> EXERCISE DESCRIPTION:
Repeat verbatim only the lines from the opening of the material below through the one that contains "return heights".

> DATA BLOCK:

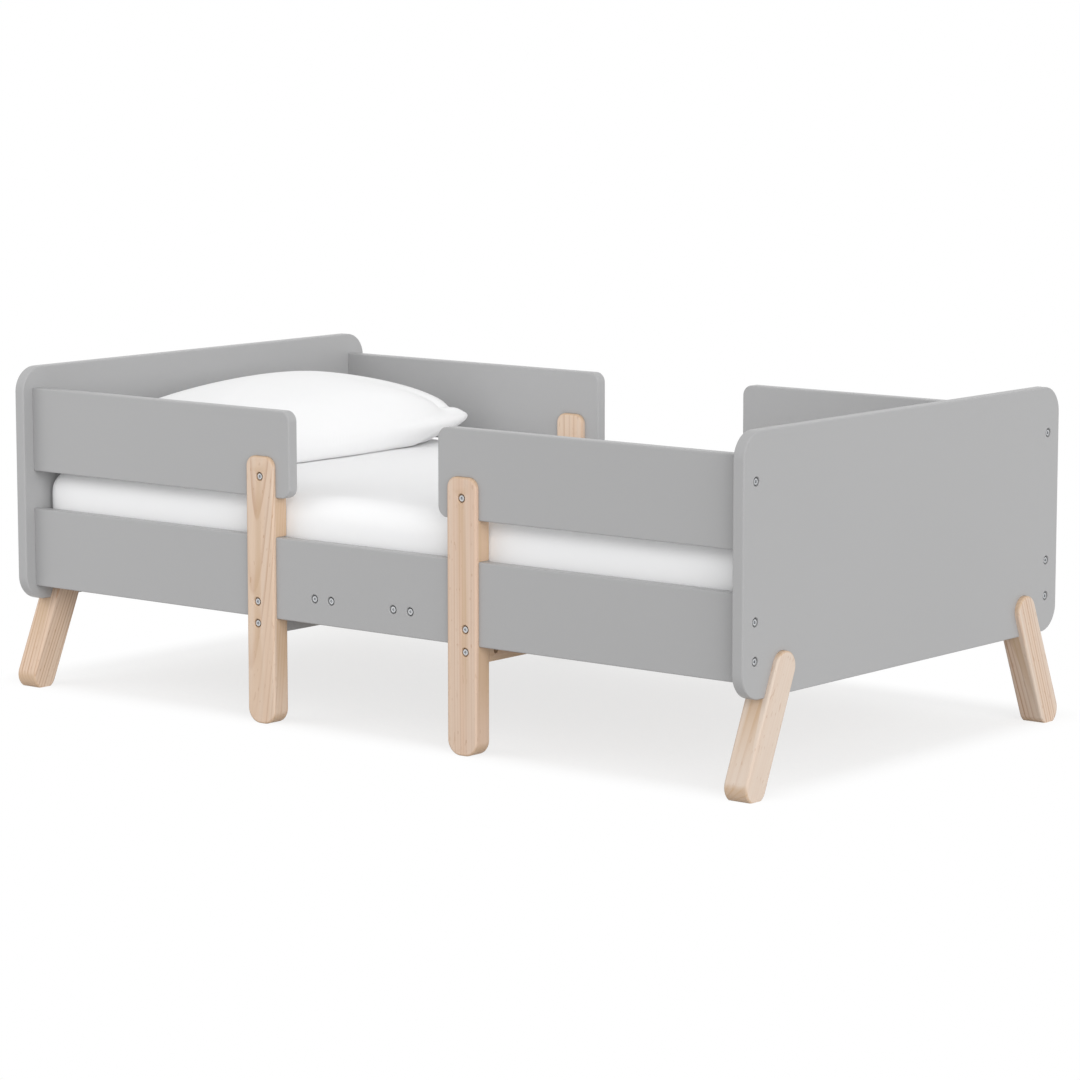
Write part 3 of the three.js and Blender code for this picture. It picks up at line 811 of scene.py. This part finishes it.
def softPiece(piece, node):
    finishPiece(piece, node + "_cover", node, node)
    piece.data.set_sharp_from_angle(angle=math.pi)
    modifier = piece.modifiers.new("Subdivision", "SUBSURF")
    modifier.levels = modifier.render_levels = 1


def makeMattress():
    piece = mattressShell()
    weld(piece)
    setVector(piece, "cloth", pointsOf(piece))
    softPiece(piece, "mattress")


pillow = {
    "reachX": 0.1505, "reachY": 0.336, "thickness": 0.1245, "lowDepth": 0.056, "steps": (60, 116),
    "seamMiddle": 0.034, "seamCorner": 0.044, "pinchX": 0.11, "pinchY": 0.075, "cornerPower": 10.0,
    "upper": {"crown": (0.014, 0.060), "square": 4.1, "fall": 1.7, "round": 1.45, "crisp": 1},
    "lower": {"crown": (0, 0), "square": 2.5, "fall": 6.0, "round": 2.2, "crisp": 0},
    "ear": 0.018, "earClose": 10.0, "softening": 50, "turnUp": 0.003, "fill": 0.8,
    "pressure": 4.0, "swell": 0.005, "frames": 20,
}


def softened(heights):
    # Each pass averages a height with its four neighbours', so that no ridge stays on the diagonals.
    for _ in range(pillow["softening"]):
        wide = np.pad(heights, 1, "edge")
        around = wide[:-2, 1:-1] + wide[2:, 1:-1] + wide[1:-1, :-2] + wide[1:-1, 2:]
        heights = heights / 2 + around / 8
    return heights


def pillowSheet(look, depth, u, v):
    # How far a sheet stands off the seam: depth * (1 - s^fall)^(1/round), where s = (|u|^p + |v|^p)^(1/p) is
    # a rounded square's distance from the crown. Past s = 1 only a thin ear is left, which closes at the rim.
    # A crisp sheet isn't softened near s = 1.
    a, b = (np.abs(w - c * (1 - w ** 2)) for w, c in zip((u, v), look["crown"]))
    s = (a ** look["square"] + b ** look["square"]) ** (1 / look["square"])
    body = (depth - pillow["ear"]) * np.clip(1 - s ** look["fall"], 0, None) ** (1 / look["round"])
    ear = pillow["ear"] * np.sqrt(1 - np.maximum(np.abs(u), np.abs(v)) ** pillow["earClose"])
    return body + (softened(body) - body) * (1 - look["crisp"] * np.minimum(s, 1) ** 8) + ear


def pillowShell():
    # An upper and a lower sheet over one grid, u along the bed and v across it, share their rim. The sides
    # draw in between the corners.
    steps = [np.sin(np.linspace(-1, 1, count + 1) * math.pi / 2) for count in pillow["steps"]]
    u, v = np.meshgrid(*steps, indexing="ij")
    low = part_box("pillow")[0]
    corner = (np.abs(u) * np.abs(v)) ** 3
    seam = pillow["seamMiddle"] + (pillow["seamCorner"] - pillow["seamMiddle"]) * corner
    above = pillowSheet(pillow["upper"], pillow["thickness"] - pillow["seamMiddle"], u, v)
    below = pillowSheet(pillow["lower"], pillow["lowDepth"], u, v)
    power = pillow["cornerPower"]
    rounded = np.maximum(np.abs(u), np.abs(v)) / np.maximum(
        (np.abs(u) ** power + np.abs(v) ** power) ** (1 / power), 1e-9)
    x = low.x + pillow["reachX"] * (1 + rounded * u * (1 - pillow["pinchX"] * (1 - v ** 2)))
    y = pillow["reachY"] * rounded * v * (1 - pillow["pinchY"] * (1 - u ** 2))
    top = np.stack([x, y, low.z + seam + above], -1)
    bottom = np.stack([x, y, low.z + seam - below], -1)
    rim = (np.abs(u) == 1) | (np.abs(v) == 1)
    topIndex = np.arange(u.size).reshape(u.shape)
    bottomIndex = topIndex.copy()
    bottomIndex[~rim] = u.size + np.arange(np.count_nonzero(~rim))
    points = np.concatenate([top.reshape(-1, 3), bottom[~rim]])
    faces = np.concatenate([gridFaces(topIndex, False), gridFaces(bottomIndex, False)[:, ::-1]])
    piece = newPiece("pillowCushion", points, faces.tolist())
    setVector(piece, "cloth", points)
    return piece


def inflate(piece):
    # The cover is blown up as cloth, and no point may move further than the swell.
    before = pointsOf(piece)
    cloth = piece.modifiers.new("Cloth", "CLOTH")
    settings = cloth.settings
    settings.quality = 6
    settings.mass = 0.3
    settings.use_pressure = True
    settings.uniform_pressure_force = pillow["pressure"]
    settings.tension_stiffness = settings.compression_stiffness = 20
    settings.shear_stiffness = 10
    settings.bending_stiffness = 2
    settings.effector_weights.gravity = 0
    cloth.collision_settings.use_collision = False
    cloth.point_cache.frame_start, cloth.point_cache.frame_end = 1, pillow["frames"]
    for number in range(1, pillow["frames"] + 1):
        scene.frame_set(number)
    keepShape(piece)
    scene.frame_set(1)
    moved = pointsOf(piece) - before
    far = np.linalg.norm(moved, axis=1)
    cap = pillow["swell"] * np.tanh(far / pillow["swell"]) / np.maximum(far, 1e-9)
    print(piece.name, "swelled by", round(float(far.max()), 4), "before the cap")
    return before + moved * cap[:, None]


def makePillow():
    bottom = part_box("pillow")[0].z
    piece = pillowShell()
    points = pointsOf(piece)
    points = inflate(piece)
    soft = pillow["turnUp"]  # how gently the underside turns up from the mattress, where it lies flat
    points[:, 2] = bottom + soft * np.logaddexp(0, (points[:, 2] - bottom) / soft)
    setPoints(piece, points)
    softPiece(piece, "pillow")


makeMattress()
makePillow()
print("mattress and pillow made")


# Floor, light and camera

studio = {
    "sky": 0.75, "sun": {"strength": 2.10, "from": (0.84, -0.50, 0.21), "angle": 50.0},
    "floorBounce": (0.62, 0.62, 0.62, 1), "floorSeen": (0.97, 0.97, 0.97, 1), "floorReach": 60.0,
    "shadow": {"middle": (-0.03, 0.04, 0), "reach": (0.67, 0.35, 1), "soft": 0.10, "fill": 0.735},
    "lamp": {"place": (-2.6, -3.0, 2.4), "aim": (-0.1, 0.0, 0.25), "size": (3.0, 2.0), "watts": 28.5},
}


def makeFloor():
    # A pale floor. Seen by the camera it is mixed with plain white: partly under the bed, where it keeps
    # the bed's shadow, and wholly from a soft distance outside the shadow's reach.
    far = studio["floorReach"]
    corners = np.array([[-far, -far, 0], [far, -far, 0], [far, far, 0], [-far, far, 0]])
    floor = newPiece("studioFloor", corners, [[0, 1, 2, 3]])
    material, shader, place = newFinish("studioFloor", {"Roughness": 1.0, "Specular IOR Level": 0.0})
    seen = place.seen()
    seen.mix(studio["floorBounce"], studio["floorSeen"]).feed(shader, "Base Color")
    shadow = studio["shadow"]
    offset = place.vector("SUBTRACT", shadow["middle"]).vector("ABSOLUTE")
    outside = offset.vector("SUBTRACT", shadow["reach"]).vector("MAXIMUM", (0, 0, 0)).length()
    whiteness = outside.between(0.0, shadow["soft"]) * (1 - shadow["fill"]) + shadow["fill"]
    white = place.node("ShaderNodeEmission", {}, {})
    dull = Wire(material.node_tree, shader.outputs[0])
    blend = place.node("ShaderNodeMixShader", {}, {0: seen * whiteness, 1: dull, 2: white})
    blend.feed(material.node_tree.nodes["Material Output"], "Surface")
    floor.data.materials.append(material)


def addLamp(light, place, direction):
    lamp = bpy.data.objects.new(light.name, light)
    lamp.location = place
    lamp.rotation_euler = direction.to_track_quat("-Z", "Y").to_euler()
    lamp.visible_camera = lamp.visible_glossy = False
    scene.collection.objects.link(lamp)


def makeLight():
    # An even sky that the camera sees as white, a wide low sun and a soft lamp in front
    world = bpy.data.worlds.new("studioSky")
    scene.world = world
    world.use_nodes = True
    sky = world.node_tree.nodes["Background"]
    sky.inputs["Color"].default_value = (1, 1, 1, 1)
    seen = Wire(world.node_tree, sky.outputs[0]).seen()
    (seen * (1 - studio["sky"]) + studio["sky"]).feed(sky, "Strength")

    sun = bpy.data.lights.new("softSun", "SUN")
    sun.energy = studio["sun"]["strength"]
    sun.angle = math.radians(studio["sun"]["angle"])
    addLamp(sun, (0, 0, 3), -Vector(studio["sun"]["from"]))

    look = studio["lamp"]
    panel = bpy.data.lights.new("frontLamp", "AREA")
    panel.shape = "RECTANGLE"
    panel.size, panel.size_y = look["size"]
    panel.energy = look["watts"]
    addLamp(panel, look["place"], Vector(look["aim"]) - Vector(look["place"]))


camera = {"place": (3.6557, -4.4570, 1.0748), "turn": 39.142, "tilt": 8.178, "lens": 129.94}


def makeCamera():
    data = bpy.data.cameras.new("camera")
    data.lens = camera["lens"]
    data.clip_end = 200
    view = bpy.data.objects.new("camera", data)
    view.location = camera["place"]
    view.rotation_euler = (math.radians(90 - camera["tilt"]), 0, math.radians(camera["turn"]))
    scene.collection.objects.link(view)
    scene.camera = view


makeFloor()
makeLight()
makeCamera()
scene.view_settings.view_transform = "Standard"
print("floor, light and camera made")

> EXPECTED ANSWER:
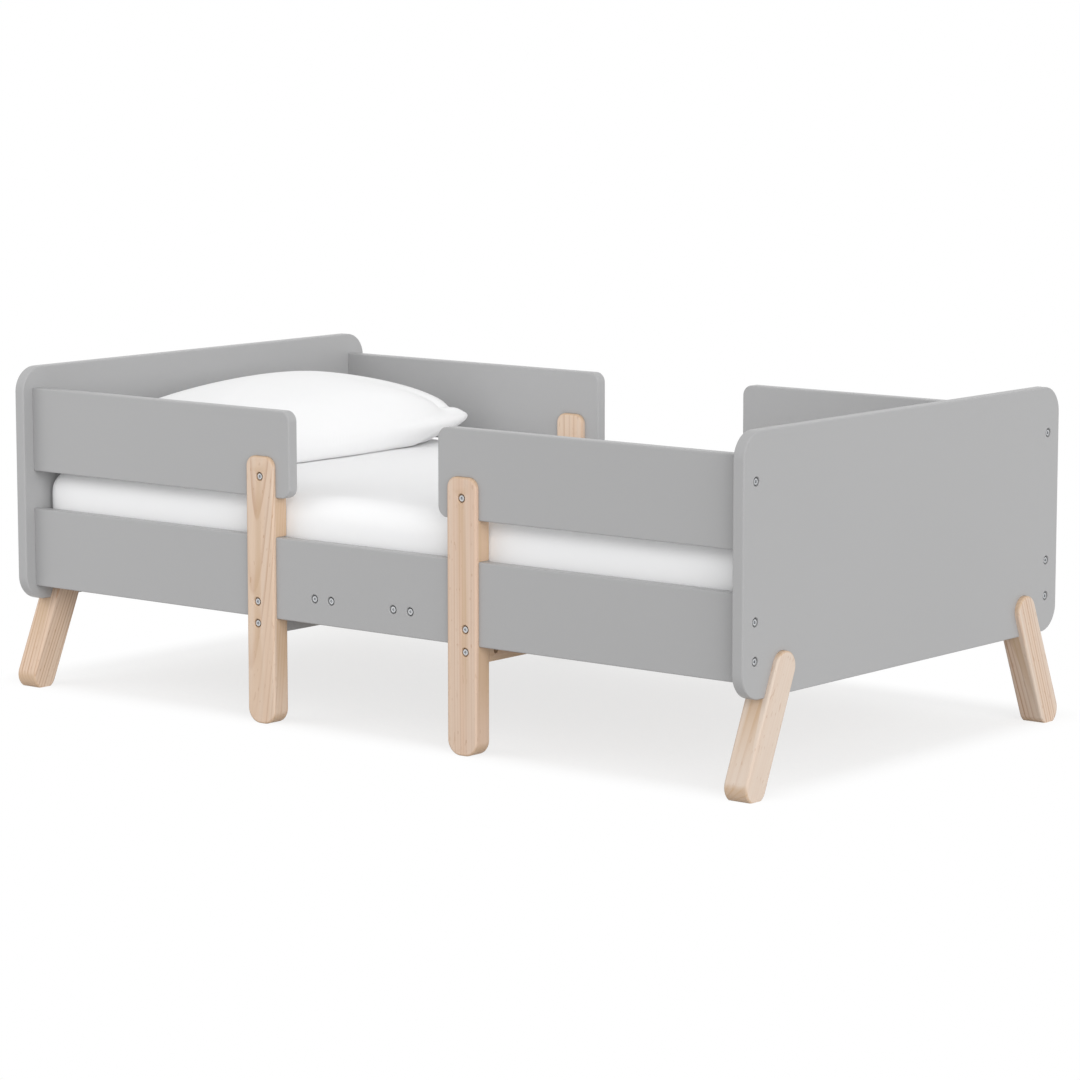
Write part 3 of the three.js and Blender code for this picture. It picks up at line 811 of scene.py. This part finishes it.
def softPiece(piece, node):
    finishPiece(piece, node + "_cover", node, node)
    piece.data.set_sharp_from_angle(angle=math.pi)
    modifier = piece.modifiers.new("Subdivision", "SUBSURF")
    modifier.levels = modifier.render_levels = 1


def makeMattress():
    piece = mattressShell()
    weld(piece)
    setVector(piece, "cloth", pointsOf(piece))
    softPiece(piece, "mattress")


pillow = {
    "reachX": 0.1505, "reachY": 0.336, "thickness": 0.1245, "lowDepth": 0.056, "steps": (60, 116),
    "seamMiddle": 0.034, "seamCorner": 0.044, "pinchX": 0.11, "pinchY": 0.075, "cornerPower": 10.0,
    "upper": {"crown": (0.014, 0.060), "square": 4.1, "fall": 1.7, "round": 1.45, "crisp": 1},
    "lower": {"crown": (0, 0), "square": 2.5, "fall": 6.0, "round": 2.2, "crisp": 0},
    "ear": 0.018, "earClose": 10.0, "softening": 50, "turnUp": 0.003, "fill": 0.8,
    "pressure": 4.0, "swell": 0.005, "frames": 20,
}


def softened(heights):
    # Each pass averages a height with its four neighbours', so that no ridge stays on the diagonals.
    for _ in range(pillow["softening"]):
        wide = np.pad(heights, 1, "edge")
        around = wide[:-2, 1:-1] + wide[2:, 1:-1] + wide[1:-1, :-2] + wide[1:-1, 2:]
        heights = heights / 2 + around / 8
    return heights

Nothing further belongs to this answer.